United Nations Children’s Fund (UNICEF) has called on the Kano state government to domesticate Nigeria Child Rights Act in order to provide the framework for child protection. UNICEF country Representative, Peter Hawkins, made the call, during a webinar, organized by the UNICEF in partnership with Kano State Government and Almajiri Child Rights Initiative (ACRI) to discuss the Alternate pathways and future of Almajirai in the state.
In 2003, Nigeria passed the Child Rights Act but currently only 25 states have domesticated the law while 11 states are yet to do so. Hawkins therefore called on traditional leaders, communities and parents to look at putting children at the fore-front of what they do. “Government should also look at domesticating the Child Rights Act in Kano. Kano has not yet domesticated the Child Rights Act. The Act defines the rights of a child, parents, communities and government in fulfilling the rights of that child.
“We need to enhance the social protection element, increase livelihood, identify and reintegrate these children with their families”, he stated. He further stated that the issue of girls’ education is so critical that all must look for alternative ways not leave them behind. “With the COVID19 lockdown, this is a period to skill up the teachers, bring the girls and boys back to school and give them access to education. It’s about the ability to value what they will learn”, Hawkins Stressed.

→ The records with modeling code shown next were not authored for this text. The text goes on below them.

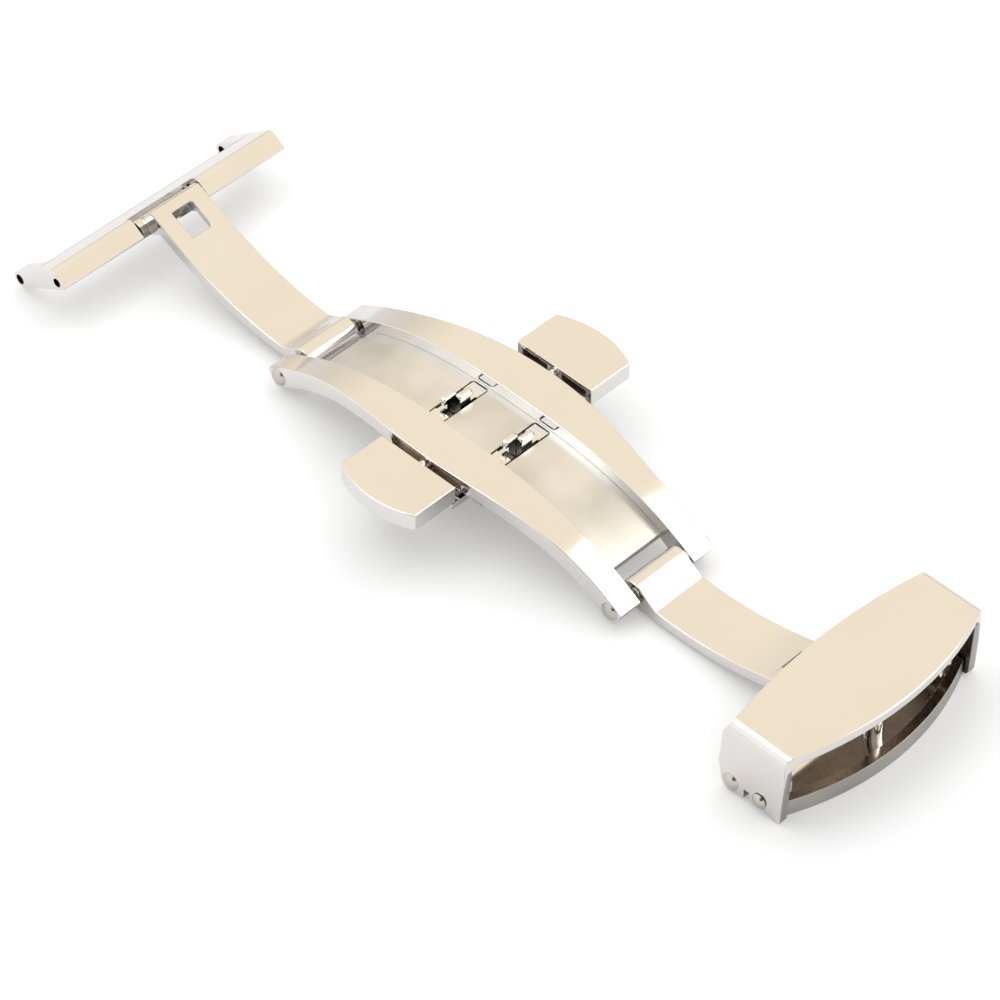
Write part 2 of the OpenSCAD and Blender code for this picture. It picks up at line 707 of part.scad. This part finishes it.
// Holds the post from below, spread flush with the flap's underside
module post_rivet() {
    color([0.7, 0.67, 0.62]) translate([post_x, 0, flap_top - flap_t])
        cylinder(r = post_rivet_r, h = flap_t + post_rivet_l);
}

module snap_pins() {
    color([0.8, 0.78, 0.74]) for (s = [-1, 1]) {
        y0 = s > 0 ? flap_half - snap_seat : -box_half - head_gap;
        bar(snap_pin, snap_r, y0, y0 + box_half + head_gap - flap_half + snap_seat);
        translate([snap_pin[0], s * (box_half + head_gap), snap_pin[1]]) rotate([-90 * s, 0, 0])
            dome(snap_head_r, snap_head_h);
    }
}

near_rail();
far_rail();
web_plate();
mechanism_pan();
pan_screws();
left_hinge_pin();
right_hinge_pin();
left_arm();
right_arm();
near_button();
far_button();
near_slider();
far_slider();
near_guide_rod();
far_guide_rod();
near_rivets();
far_rivets();
pusher_springs();
lug_bar();
lug_bar_pin();
buckle_cover();
box_hinge_pin();
box_spacers();
strap_flap();
strap_post();
post_rivet();
snap_pins();
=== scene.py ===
"""A butterfly watch clasp of stainless steel, lying open on a white table."""
import math
import bpy
import bmesh
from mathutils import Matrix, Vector
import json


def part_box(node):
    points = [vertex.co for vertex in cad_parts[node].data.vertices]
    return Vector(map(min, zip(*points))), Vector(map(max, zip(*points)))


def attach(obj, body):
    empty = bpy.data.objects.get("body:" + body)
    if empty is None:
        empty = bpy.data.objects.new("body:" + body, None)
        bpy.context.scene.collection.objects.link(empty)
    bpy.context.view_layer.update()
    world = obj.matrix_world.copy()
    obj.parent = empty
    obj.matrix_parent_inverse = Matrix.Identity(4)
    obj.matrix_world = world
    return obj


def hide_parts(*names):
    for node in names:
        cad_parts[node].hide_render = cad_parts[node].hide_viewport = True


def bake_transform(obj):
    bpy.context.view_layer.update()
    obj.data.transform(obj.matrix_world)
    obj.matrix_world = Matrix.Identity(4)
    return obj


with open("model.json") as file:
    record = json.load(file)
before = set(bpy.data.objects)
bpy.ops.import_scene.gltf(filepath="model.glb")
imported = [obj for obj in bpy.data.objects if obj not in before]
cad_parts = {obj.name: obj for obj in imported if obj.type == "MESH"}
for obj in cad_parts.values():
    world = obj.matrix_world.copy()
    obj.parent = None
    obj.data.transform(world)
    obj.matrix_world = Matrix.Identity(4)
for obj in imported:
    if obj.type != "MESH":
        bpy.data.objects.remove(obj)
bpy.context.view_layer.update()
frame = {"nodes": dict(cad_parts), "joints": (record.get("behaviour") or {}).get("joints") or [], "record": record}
NODES = frame["nodes"]
JOINTS = {joint["name"]: joint for joint in frame["joints"]}
MM = 0.001


# VIEW
# The photograph is taken from the near right with a long lens, about 45
# degrees above the table.
def placed(name, data):
    made = bpy.data.objects.new(name, data)
    bpy.context.scene.collection.objects.link(made)
    return made


camera_data = bpy.data.cameras.new("camera")
camera_data.lens = 166.467
camera_data.sensor_width = 36.0
camera_data.clip_start = 0.05
camera_data.clip_end = 20.0
camera = placed("camera", camera_data)
camera.location = (0.1769474, -0.1789501, 0.2510671)
camera.rotation_euler = (0.7806176, -0.0032230, 0.7789653)
bpy.context.scene.camera = camera
bpy.context.scene.view_settings.view_transform = "Standard"


# TABLE
# A sheet of smooth white paper that the clasp lies on. A faint glow keeps its
# shadows light, and the metal sees it a little greyer than the eye does.
def tree_of(material):
    material.use_nodes = True
    tree = material.node_tree
    tree.nodes.clear()
    return tree


def add(tree, kind, settings=None, **sockets):
    made = tree.nodes.new(kind)
    for key, value in (settings or {}).items():
        setattr(made, key, value)
    for key, value in sockets.items():
        made.inputs[key.replace("_", " ")].default_value = value
    return made


paper = bpy.data.materials.new("white_paper")
tree = tree_of(paper)
lit = add(tree, "ShaderNodeBsdfDiffuse", Color=(0.67, 0.67, 0.67, 1))
glow = add(tree, "ShaderNodeEmission", Color=(1, 1, 1, 1), Strength=0.235)
seen = add(tree, "ShaderNodeAddShader")
tree.links.new(lit.outputs[0], seen.inputs[0])
tree.links.new(glow.outputs[0], seen.inputs[1])
mirrored = add(tree, "ShaderNodeBsdfDiffuse", Color=(0.73, 0.715, 0.705, 1))
path = add(tree, "ShaderNodeLightPath")
either = add(tree, "ShaderNodeMixShader")
end = add(tree, "ShaderNodeOutputMaterial")
tree.links.new(path.outputs["Is Glossy Ray"], either.inputs[0])
tree.links.new(seen.outputs[0], either.inputs[1])
tree.links.new(mirrored.outputs[0], either.inputs[2])
tree.links.new(either.outputs[0], end.inputs[0])
PAPER_REACH = 3
paper_mesh = bpy.data.meshes.new("table_sheet")
paper_mesh.from_pydata([(x * PAPER_REACH, y * PAPER_REACH, 0)
                        for x, y in ((-1, -1), (1, -1), (1, 1), (-1, 1))], [], [(0, 1, 2, 3)])
paper_mesh.materials.append(paper)
placed("table_sheet", paper_mesh)

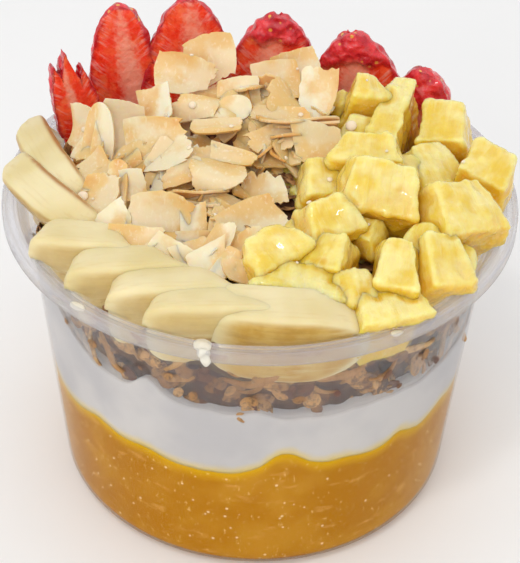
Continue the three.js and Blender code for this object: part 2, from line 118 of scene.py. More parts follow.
# Pineapple chunks: x, y and height of the top, then width, depth, heading, tip, roll.
PINEAPPLES = [
    (26, -13, 90.5, 17.5, 13, -4, 34, 6),
    (42, -16, 86, 16, 15, 28, 22, 12),
    (50.2, 0, 85.5, 11.5, 12, -24, 10, 12),
    (43, 15.5, 87, 11.5, 14, -12, 18, -6),
    (30.5, 16.5, 89, 7, 22, -18, 10, 0),
    (3, -30, 85.5, 13, 10, 38, 16, -8),
    (27.8, -42.2, 80, 15, 9, 22, 14, 4),
    (29, -34, 85, 8.5, 14, -8, 26, 4),
    (37, -30, 82.5, 10, 13, 20, 28, 14),
    (14, -22, 87, 12, 10, 24, 30, 0),
    (24, -1, 90, 15, 9, -8, 20, -6),
    (10.5, -37.5, 82.5, 18, 9, -6, 14, 4),
    (20.5, -38, 82.5, 8, 9, 12, 20, 0),
    (37.5, 1, 84, 11, 13, 30, 22, 10),
    (36.5, -24, 83, 11, 8, -10, 30, 8),
    (17.5, -31, 86, 8, 10, -28, 26, -10),
    (22.8, 21, 92, 8.5, 8, 10, 12, 8),
    (25, 11, 86, 13, 9, -14, 22, 0),
    (15, -6, 85, 13, 11, 16, 20, 8),
    (42.5, -26, 79, 8, 8, -30, 14, 10),
    (22, -20, 83.5, 11, 9, -34, 20, 0),
    (7, 1, 80, 10, 8, 12, 20, -8),
]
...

Governor Abdullahi Ganduje of Kano state, in his remarks, informed the state has already decided to carry out a census to build up data of Almajiri children and create a sustainable programme for them. “We found out we have three categories of Almajiris in Kano – those that belong to Kano state, those from other states and those that don’t know where they come from. These children have a right to be educated, protected and a right to be with their parents. We are trying to create a sustainable program, so even when we leave office the program will still be sustained.